The series has been adapted to the study of markets over the years by many successful analysts, and in this article we’ll take a look at how it can be used and what it means when applied to the currency exchange market.

The Fibonacci Series is the sequence of numbers; 0,1,1,2,3,5,8,13,21,34,55,89 etc etc, where each item is the sum of the two numbers preceding it. The sequence is used in Fibonacci Time Cycles, in other indicators based on the Fibonacci Series, the Fibonacci ratios are used. The ratios are 0.618 and 0.382, and 1.618, and 1.382 and multiples there of are used in calculating extensions.

These numbers are simply the ratio of each number in the Fibonacci series with those preceding or succeeding it.

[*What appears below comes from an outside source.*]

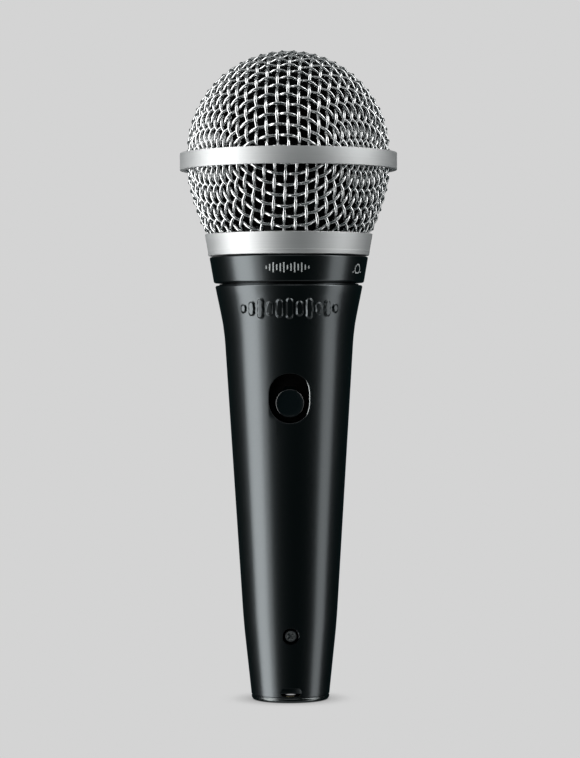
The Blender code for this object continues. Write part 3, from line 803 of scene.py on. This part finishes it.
def printed(name, strokes, width, turn, materials):
    """Ink lines on the band, round a place a turn in degrees from the front.

    Each stroke is a run of (across, height) points in millimetres."""
    points, faces = [], []

    def on_band(across, height, lift):
        radius = profile_radius(BAND_CONE, height)
        angle = math.radians(turn) + across / radius
        radius += lift
        return radius * math.sin(angle), -radius * math.cos(angle), height
    for stroke in strokes:
        run = np.array(stroke, float)
        along = np.gradient(run, axis=0)
        along /= np.linalg.norm(along, axis=1)[:, None]
        side = np.column_stack([along[:, 1], -along[:, 0]]) * width / 2
        first = len(points)
        for here, off in zip(run, side):
            corners = [here + off, here - off]
            points += [on_band(x, z, lift) for lift in (-0.02, 0.02) for x, z in corners]
        for k in range(len(run) - 1):
            a, b = first + 4 * k, first + 4 * (k + 1)
            faces += [(a, b, b + 1, a + 1), (a + 2, a + 3, b + 3, b + 2),
                      (a, a + 2, b + 2, b), (a + 1, b + 1, b + 3, a + 3)]
        end = first + 4 * (len(run) - 1)
        faces += [(first, first + 1, first + 3, first + 2), (end, end + 2, end + 3, end + 1)]
    make_piece(name, points, faces, materials["ink"], "band", "black_paint")


def build_prints(materials):
    """Two generic prints: a row of level strokes in front, and a pickup pattern at the side."""
    middle, pitch = 106.95, 0.87
    lengths = [0.8, 1.6, 2.4, 1.4, 2.0, 2.4, 1.0, 1.8, 2.4, 1.6, 2.2, 1.2, 0.7]
    strokes = []
    for k, length in enumerate(lengths):
        across = pitch * (k - len(lengths) // 2)
        strokes.append([(across, middle - length / 2), (across, middle + length / 2)])
    printed("level_print", strokes, 0.30, -1.5, materials)

    lobe, foot = [], middle - 1.0
    for angle in (math.radians(10 * k) for k in range(37)):
        reach = 0.95 * (1 + math.sin(angle))
        lobe.append((reach * math.cos(angle), foot + reach * math.sin(angle)))
    axis = [[(x, foot), (x + 0.55, foot)] for x in (-2.2, 1.65)]
    printed("pattern_print", [lobe, *axis], 0.26, 61.0, materials)


def build_button(materials):
    """The knob with its raised rim and dished face, and its stem through the plate."""
    rim, top, round_over = KNOB_RADIUS, KNOB_TOP, 0.20
    outline = [(0.0, 0.0), (rim, 0.0), (rim, top - round_over - 0.01),
               *arc((rim - round_over, top - round_over), round_over, 0, 90, 6),
               (rim - 0.30, top - 0.01), (rim - 0.36, top - 0.05), (2.0, top - 0.10),
               (1.0, top - 0.14), (0.0, top - 0.15)]
    place = (BUTTON_FRAME @ Matrix.Translation((0, KNOB_FOOT * MM, KNOB_REST * MM))
             @ Matrix.Rotation(math.radians(90), 4, "X"))
    points, faces = swept(outline, even_angles(96))
    make_piece("button_cap", points, faces, materials["knob"], "button", "black_plastic",
               ("switch_knob",), place=place)

    near, far = KNOB_FOOT + 0.1, 6.6
    section = rounded_rectangle(1.1, 1.1, 0.25, 3)
    stem = [(x, y, z) for y in (near, far) for x, z in section]
    count = len(section)
    faces = [[k, (k + 1) % count, count + (k + 1) % count, count + k] for k in range(count)]
    faces += [list(range(count))[::-1], list(range(count, 2 * count))]
    make_piece("button_stem", stem, faces, materials["plastic"], "button", "black_plastic",
               place=BUTTON_FRAME @ Matrix.Translation((0, 0, KNOB_REST * MM)))


# ------------------------------------------------------------------ cartridge's mount and leads


def build_shock_mount(materials):
    """The elastic ring under the cartridge, with a fold in its side."""
    outline = rounded([
        (12.6, 102.6), (13.6, 102.6), (13.6, 103.6), (13.2, 104.4), (13.9, 105.4), (13.9, 107.6),
        (13.5, 108.1), (11.9, 108.1), (11.9, 106.9), (13.2, 105.7), (12.5, 104.4), (12.1, 103.6),
    ], 0.3)
    ring = lathe("rubber_mount", outline, materials["rubber"], None, 120, slot="rubber",
                 replaces=("shock_mount",))
    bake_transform(ring)


def build_cartridge_leads(materials):
    """The two leads to the cartridge, as copies of the CAD's."""
    for name, finish in (("hot", "red"), ("cold", "green")):
        node = f"lead_cartridge_{name}"
        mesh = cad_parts[node].data.copy()
        mesh.materials.clear()
        mesh.materials.append(materials[finish])
        mesh.shade_smooth()
        lead = linked(f"cartridge_lead_{name}", mesh)
        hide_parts(node)
        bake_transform(lead)


# ------------------------------------------------------------------ connector


def build_connector(materials):
    """The three contact pins, with their tips rounded over."""
    for number in (1, 2, 3):
        low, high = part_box(f"connector_pin_{number}")
        middle = (low + high) / 2 / MM
        tip, end, radius = low.z / MM, high.z / MM, 1.19
        outline = [(0.0, tip), (0.35, tip + 0.03), (0.7, tip + 0.2), (1.0, tip + 0.5),
                   (radius, tip + 1.0), (radius, end - 0.1), (radius - 0.1, end), (0.0, end)]
        points, faces = swept(outline, even_angles(40))
        points = [(x + middle.x, y + middle.y, z) for x, y, z in points]
        make_piece(f"contact_pin_{number}", points, faces, materials["contact"], "handle",
                   "contact", (f"connector_pin_{number}",))


def build_screw(materials):
    """The screw that holds the insert: a low crowned head with a cross recess."""
    head, shank = 1.42, -4.0
    crown = [(0.1 * k, 1.34 - 0.05 * (0.1 * k) ** 2) for k in range(13)]
    outline = [*crown, (1.34, 1.20), (head, 1.06), (head, shank), (0.0, shank)]
    points, faces = swept(outline, even_angles(96))

    def recessed(x, y, z):
        """A point of the screw, sunk where the cross lies."""
        if z < 1.0:
            return x, y, z
        across = min(abs(x - y), abs(x + y)) / math.sqrt(2)
        cut = 1.0 - smooth_step(across, 0.15, 0.24)
        cut *= 1.0 - smooth_step(math.hypot(x, y), 0.78, 0.98)
        return x, y, z - 0.5 * cut
    depth = profile_radius(HANDLE_OUTSIDE, SCREW_HEIGHT) - 2.25
    place = (Matrix.Translation((0, -depth * MM, SCREW_HEIGHT * MM))
             @ Matrix.Rotation(math.radians(90), 4, "X"))
    make_piece("grub_screw", [recessed(*p) for p in points], faces, materials["zinc"], "handle",
               "steel", ("insert_screw",), place=place, sharp=35)


# ------------------------------------------------------------------ stage


def area_light(name, place, aim, width, height, radiance):
    """A soft light of one even radiance that the camera doesn't see."""
    light = bpy.data.lights.new(name, "AREA")
    light.shape = "RECTANGLE"
    light.size, light.size_y = width, height
    light.energy = radiance * math.pi * width * height
    thing = linked(name, light)
    thing.location = place
    thing.rotation_euler = (Vector(aim) - Vector(place)).to_track_quat("-Z", "Y").to_euler()
    thing.visible_camera = False


def softbox(name, azimuth, distance, width, low, high, radiance):
    """A tall upright light that faces the microphone; azimuth is in degrees from -Y towards +X."""
    turn, middle = math.radians(azimuth), (low + high) / 2
    place = (distance * math.sin(turn), -distance * math.cos(turn), middle)
    area_light(name, place, (0.0, 0.0, middle), width, high - low, radiance)


def make_lights():
    """Tall softboxes at both sides, weak lights that fill between them, and a dim world."""
    softbox("key_left", -73.0, 1.3, 0.80, -1.4, 2.4, 3.8)
    softbox("fringe_left", -50.0, 1.32, 0.34, -0.9, 1.3, 1.3)
    softbox("key_right", 77.0, 1.3, 0.62, -1.4, 2.4, 1.55)
    softbox("upper_right", 77.0, 1.28, 0.62, 0.35, 2.4, 2.5)
    area_light("overhead", (0.0, 0.0, 1.3), (0.0, 0.0, 0.0), 1.8, 1.8, 0.12)
    area_light("from_below", (0.0, 0.0, -0.6), (0.0, 0.0, 0.0), 0.9, 0.9, 0.22)
    area_light("front_top", (0.0, -0.95, 1.15), (0.0, 0.0, 0.12), 1.0, 1.0, 0.44)
    world = bpy.data.worlds.new("studio")
    world.use_nodes = True
    world.node_tree.nodes["Background"].inputs["Color"].default_value = (0.003, 0.012, 0.013, 1.0)
    bpy.context.scene.world = world


def only_seen(thing):
    """Leaves a stage piece to the camera alone, so that it neither lights nor shadows."""
    thing.visible_diffuse = False
    thing.visible_glossy = False
    thing.visible_transmission = False
    thing.visible_shadow = False


def spot_mask(tree, middle, reach, soft):
    """1 inside an ellipse of the floor and 0 outside it."""
    place = tree.nodes.new("ShaderNodeTexCoord")
    mapping = tree.nodes.new("ShaderNodeMapping")
    mapping.vector_type = "TEXTURE"
    mapping.inputs["Location"].default_value = (middle[0] * MM, middle[1] * MM, 0.0)
    mapping.inputs["Scale"].default_value = (reach[0] * MM, reach[1] * MM, 1.0)
    gradient = tree.nodes.new("ShaderNodeTexGradient")
    gradient.gradient_type = "SPHERICAL"
    span = tree.nodes.new("ShaderNodeMapRange")
    span.inputs["From Max"].default_value = soft
    tree.links.new(place.outputs["Object"], mapping.inputs["Vector"])
    tree.links.new(mapping.outputs["Vector"], gradient.inputs["Vector"])
    tree.links.new(gradient.outputs["Fac"], span.inputs["Value"])
    return span.outputs["Result"]


def floor_mask(tree):
    """The floor's strength: unlit under the socket, but for the spot that the latch slot lights."""
    under = spot_mask(tree, (0.0, 0.0), (9.2, 9.2), 0.05)
    spot = spot_mask(tree, (0.1, 7.2), (1.35, 1.3), 0.4)
    dark = tree.nodes.new("ShaderNodeMath")
    dark.operation = "SUBTRACT"
    dark.use_clamp = True
    tree.links.new(under, dark.inputs[0])
    tree.links.new(spot, dark.inputs[1])
    lit = tree.nodes.new("ShaderNodeMath")
    lit.operation = "SUBTRACT"
    lit.inputs[0].default_value = 1.0
    tree.links.new(dark.outputs["Value"], lit.inputs[1])
    return lit.outputs["Value"]


PALE = (0.658, 0.658, 0.658, 1.0)  # the floor and the backdrop


def glowing(name):
    """A material that only glows, with its nodes for the glow and the output."""
    material = bpy.data.materials.new(name)
    material.use_nodes = True
    tree = material.node_tree
    tree.nodes.clear()
    output = tree.nodes.new("ShaderNodeOutputMaterial")
    glow = tree.nodes.new("ShaderNodeEmission")
    glow.inputs["Color"].default_value = PALE
    tree.links.new(glow.outputs["Emission"], output.inputs["Surface"])
    return material, glow, output


def floor_material():
    """The pale floor with a contact shadow, which is clear from below."""
    material, glow, output = glowing("floor")
    tree = material.node_tree
    shade = tree.nodes.new("ShaderNodeAmbientOcclusion")
    shade.inputs["Distance"].default_value = 9 * MM
    shade.samples = 8
    ramp = tree.nodes.new("ShaderNodeValToRGB")
    ramp.color_ramp.elements[0].color = (0.12, 0.12, 0.12, 1.0)
    ramp.color_ramp.elements[1].color = PALE
    ramp.color_ramp.elements[1].position = 0.9
    tree.links.new(shade.outputs["AO"], ramp.inputs["Fac"])
    tree.links.new(floor_mask(tree), glow.inputs["Strength"])
    tree.links.new(ramp.outputs["Color"], glow.inputs["Color"])
    clear = tree.nodes.new("ShaderNodeBsdfTransparent")
    side = tree.nodes.new("ShaderNodeNewGeometry")
    mix = tree.nodes.new("ShaderNodeMixShader")
    tree.links.new(side.outputs["Backfacing"], mix.inputs["Fac"])
    tree.links.new(glow.outputs["Emission"], mix.inputs[1])
    tree.links.new(clear.outputs["BSDF"], mix.inputs[2])
    tree.links.new(mix.outputs["Shader"], output.inputs["Surface"])
    return material


def stage_piece(name, bm, material):
    mesh = bpy.data.meshes.new(name)
    bm.to_mesh(mesh)
    bm.free()
    mesh.materials.append(material)
    thing = linked(name, mesh)
    only_seen(thing)


def build_stage():
    """The floor, and the backdrop as a ball round it all."""
    floor = bmesh.new()
    bmesh.ops.create_grid(floor, x_segments=1, y_segments=1, size=3.0)
    stage_piece("floor", floor, floor_material())
    backdrop = bmesh.new()
    bmesh.ops.create_icosphere(backdrop, subdivisions=4, radius=4.5)
    stage_piece("backdrop", backdrop, glowing("backdrop")[0])


def main():
    make_camera()
    materials = make_materials()
    for finish, nodes in CAD_FINISH.items():
        for node in nodes:
            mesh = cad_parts[node].data
            mesh.materials.clear()
            mesh.materials.append(materials[finish])
    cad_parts["connector_insert"].material_slots[0].material = materials["plastic"]
    build_handle(materials)
    build_neck(materials)
    build_band(materials)
    build_prints(materials)
    build_grille(materials)
    build_button(materials)
    build_shock_mount(materials)
    build_cartridge_leads(materials)
    build_connector(materials)
    build_screw(materials)
    build_stage()
    make_lights()
    bpy.context.scene.view_settings.view_transform = "Standard"


main()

For example, 21/13 is equal to 1.61, while, 13/21 is equal to 0.618. And when we subtract 0.618 from 1, otherwise known as the inverse of Golden Ratio, we get 0.382, which is usually the smallest ratio used in trading.

It has been observed for a long time that when each leg of a trend is extended, the size of the next movement is predicted by the Fibonacci ratios. For example, if the first leg of a trend is 20 points long, than the second leg is likely to be 1.618*20pts= 32pts (aprox). However as with all trading methods things are not always simple. Some traders like to
start the extention from the peak of the previous leg, some like to do it from the start of the leg you are trying to calculate the extension for. Similarly, choosing which part of the “move” you are trying to mark the retracement for can be a task in itself.

The main tools in Fibonacci analysis are the Fibonacci extension, Fibonacci retracement, and Fibonacci time cycles.The Fibonacci Time Cycles attempt to mark the duration of each phase in the trend in advance. The time cycles work in very similar fashion to extensions and retracements but use vertical lines. You would mark to parts of the chart and lines at 138.2% and 161.8% and 2% would be drawn, assuming your two points were set at 0 and 100%. You could always use 61.8% if you were thinking that the trend was not complete and you were just marking the first leg of a trend.

There are many different “fib” trading tools you can use and most charting packages, including metatrader and ninjatrader have plenty to choose from. Ninjatrader have fibonacci retracements, extentions, time cycles and fibonacci circles. There are indicators also for doing real time intraday calculation of fib retracements and extensions.

You will find that many traders use Fibonacci levels in association with Elliott Wave counting. If you do not understand why you soon will when you study Elliott Wave. In short Elliott Wave involves counting waves/legs in trends. So naturally the theory can use Fibonnaci ratios to mark the length of the trends and retracements. However, EW theory is quite a long subject I suggest if you have not learnt about it you make want to check out “the Elliot wave principle” by Frost & Prechter. Naturally the internet is full of free sources of information on the subject.